Alternative fuel for the corporate office and store comes from used fryer grease, which is drained twice a week into a 55-gallon drum, filtered and used to power six converted diesel vehicles. The company pays 35 cents a gallon into the highway improvement fund, and Nicholson says he fills his "grease car" up with diesel (required at startup) once a quarter.

"We were paying to pump and throw away a product that would wind up in a landfill," says Nicholson. "So we thought, 'Why not run our vehicles off of it?'" Nicholson estimates the corporate headquarters/store saves $15,000 a year on fuel costs.

In addition to the savings, the chain has received tons of free publicity and encouraging e-mails about its grease fleet, he says.

Relatively new franchise organizations have no existing agreements, and consequently may have an easier time rolling out sustainability efforts across the system.


Glass Nickel Pizza

The Flip Flop Shop features natural cork floors, a smaller footprint, low-energy lighting and eco-friendly millwork and adhesives.

Flip Flop Shops, which began to sell franchises last January (2008), made sustainability a core value of the company and its locations. "As a new retailer, we want to do a good job of being brand ambassadors for manufacturers," says Darin Kraetsch, CEO of the Kennesaw, Georgia-based retailer. Many of the brands Flip Flop Shops carry feature recycled materials, and the concept of sustainable products and a sustainable retail environment go together like big waves and cool surfboards.

Store environments feature natural cork floors derived from remnants from a factory that produces cork wine bottle stoppers.
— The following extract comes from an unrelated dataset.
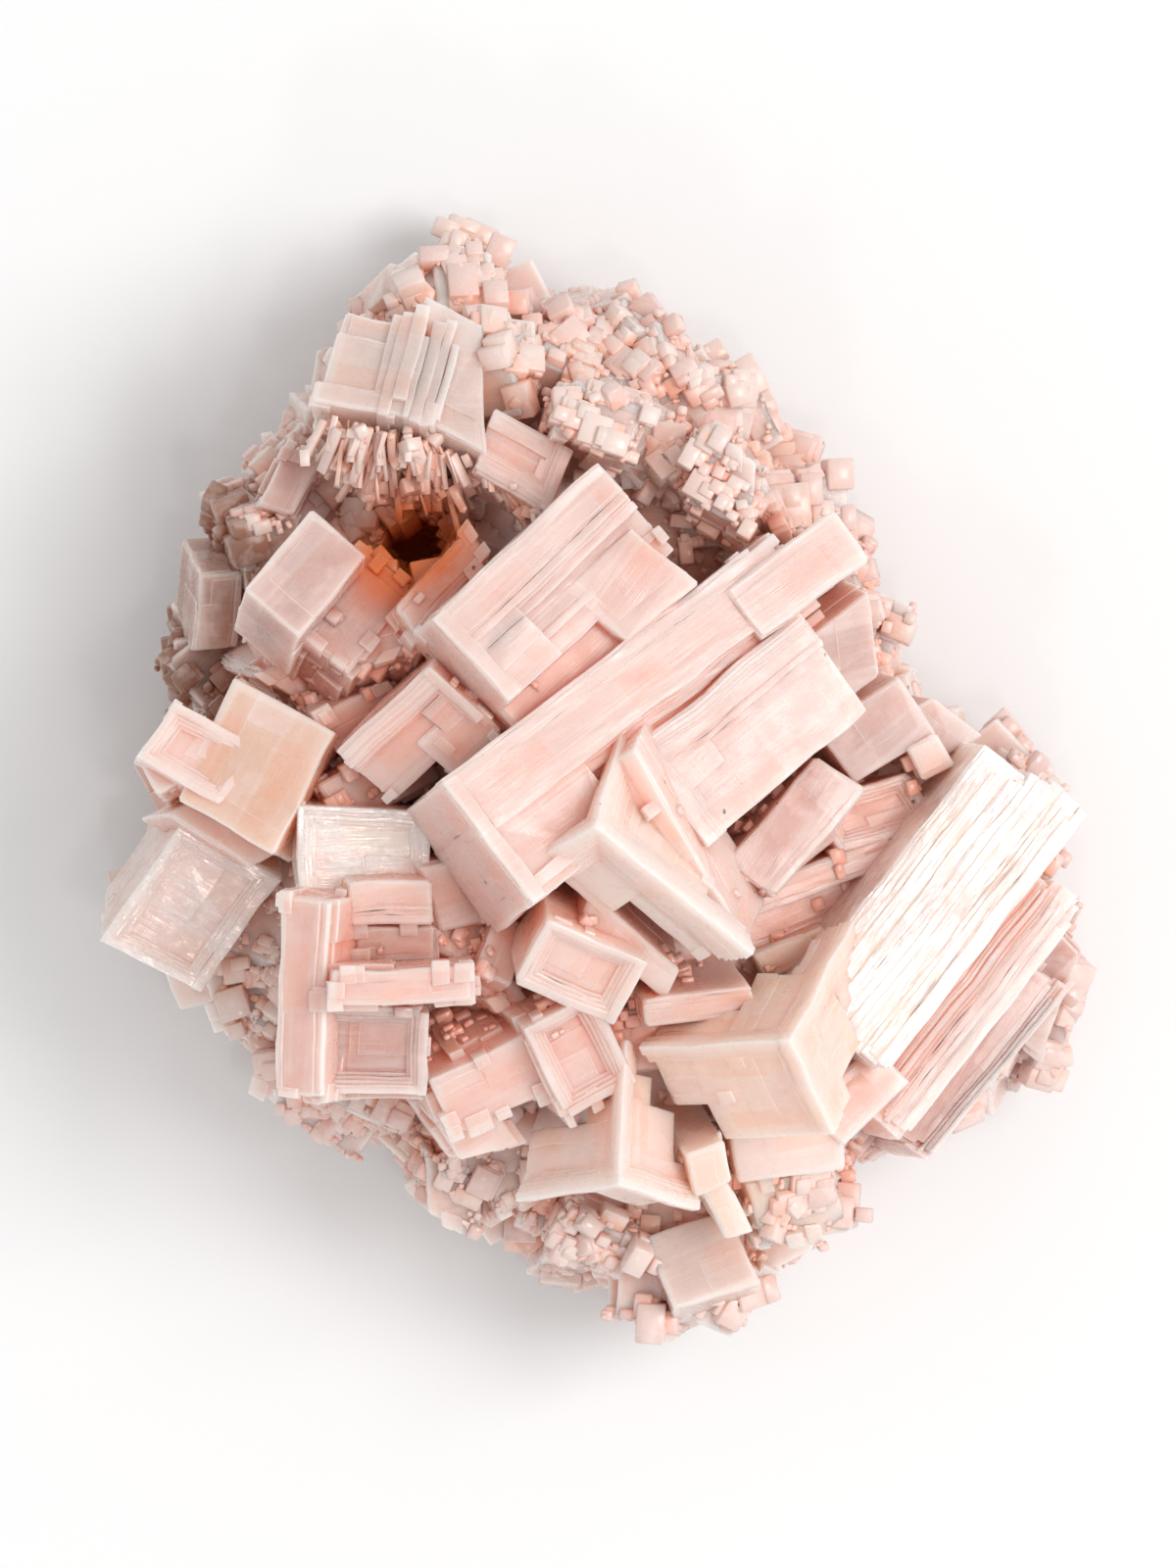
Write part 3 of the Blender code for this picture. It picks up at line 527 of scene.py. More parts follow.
def grow_plate(crystal, rng, lengths, count, relief):
    """A plate of long thin blades side by side, ragged at both ends."""
    a, b, c = lengths
    crystal.block((0.8, 0.3, relief + 0.3), (a - 1.2, b - 0.4, c))
    ribs(crystal, rng, (0.0, 0.0, 0.3), (a, b, c * RIB_DEPTH), count, relief, ragged=0.09,
         soft=0.08)
    ribs(crystal, rng, (0.5, b * 0.4, 0.5), (a + 1.2, b + 0.4, c * 0.8), count // 2, relief,
         ragged=0.14, soft=0.08)
    for top, along, deep_low in ((0, 2, 0.6), (1, 0, 0.8)):
        ribs(crystal, rng, (0.1, 0.1, deep_low), (a, b, c), 8, 0.3, top=top, along=along)


# The steps down a corner's arm: how far below its crest, and share of the rib width.
ARM_STEPS = ((0.0, 0.34), (0.16, 0.5), (0.34, 0.7), (0.6, 0.9), (0.95, 1.1), (1.3, 1.35))
STAR_SPROUTS = 16


def grow_star(crystal, rng, lengths, rim, recess, fills, detail):
    """Three arms stepped down on both sides, and between them the sunk, stepped fills."""
    for along in range(3):
        for step, (sink, width) in enumerate(ARM_STEPS):
            low = [sink] * 3
            high = [rim * width] * 3
            low[along] = 0.0 if step == 0 else sink
            high[along] = lengths[along] * (1.0 - 0.015 * step * rng.random())
            crystal.block(low, high, 0.14)
    for fill in fills:
        high = [n * share for n, share in zip(lengths, fill)]
        low = [recess + 0.3] * 3
        crystal.block(low, high)
        for top in range(3):
            along = max((axis for axis in range(3) if axis != top), key=lambda n: high[n])
            face_low = [recess + 0.3] * 3
            face_low[top] = recess + 0.25
            ribs(crystal, rng, face_low, high, 6, 0.16, top=top, along=along, ragged=0.06)
        sprouts(crystal, rng, low, high, detail // len(fills), (0.4, 1.0))


def corner_crystals(rng):
    made = []
    for name, corner, a, b, c, rim, recess, fills in CORNERS:
        edges = [run(*edge, drop) for edge, drop in zip((a, b, c), square_drops(a, b, c))]
        crystal = Crystal(plan(*corner), edges, TINTS.get(name, ROSE), name)
        grow_star(crystal, rng, crystal.lengths, rim, recess, fills, STAR_SPROUTS)
        made.append(crystal)
    return made


def flat_crystals(rng):
    made = []
    for name, corner, a, b, depth, *rest in FLATS:
        habit, *sizes = rest or ("block",)
        edge_a, edge_b = run(*a), run(*b)
        down = edge_a.cross(edge_b).normalized()
        if down.z > 0:
            down = -down
        edges = [edge_a, edge_b, down * depth * MM]
        crystal = Crystal(plan(*corner), edges, TINTS.get(name, ROSE), name)
        lengths = crystal.lengths
        rim, recess = sizes or (RIM, RECESS)
        detail = 2 + int((lengths[0] + lengths[1]) / 8)
        jagged = name in JAGGED
        if jagged:
            detail *= 3
        if habit == "plate":
            grow_plate(crystal, rng, lengths, *RIBBED[name])
        elif habit == "crown":
            grow_crown(crystal, rng, lengths, rim, recess)
        elif habit == "bar":
            grow_bar(crystal, rng, lengths, rim, recess, detail, RIBBED[name])
        elif habit == "hopper":
            grow_hopper(crystal, rng, lengths, rim, recess, detail, jagged)
        else:
            grow_block(crystal, rng, lengths, detail, jagged)
        made.append(crystal)
    return made


def height_of_mass(x, y):
    """Height of the salt mass over a sheet place."""
    high = SHELF_HEIGHT
    for (hill_x, hill_y), rise, spread in HILLS:
        apart = ((x - hill_x) ** 2 + (y - hill_y) ** 2) / (2 * spread**2)
        high += rise * math.exp(-apart)
    return high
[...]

Water-based paints, low-energy lighting, eco-friendly adhesives and millwork made from particle board are other ways the company helps the environment.

Kraetsch estimates that buildout costs up to $5,000 more over using traditional materials, but he says the cost is negligible in terms of helping the environment and building buzz among potential franchisees.

"We want to attract people like us, who are proud and passionate about the concept," Kraetsch says. "We want to be eco-friendly at every step - no pun intended."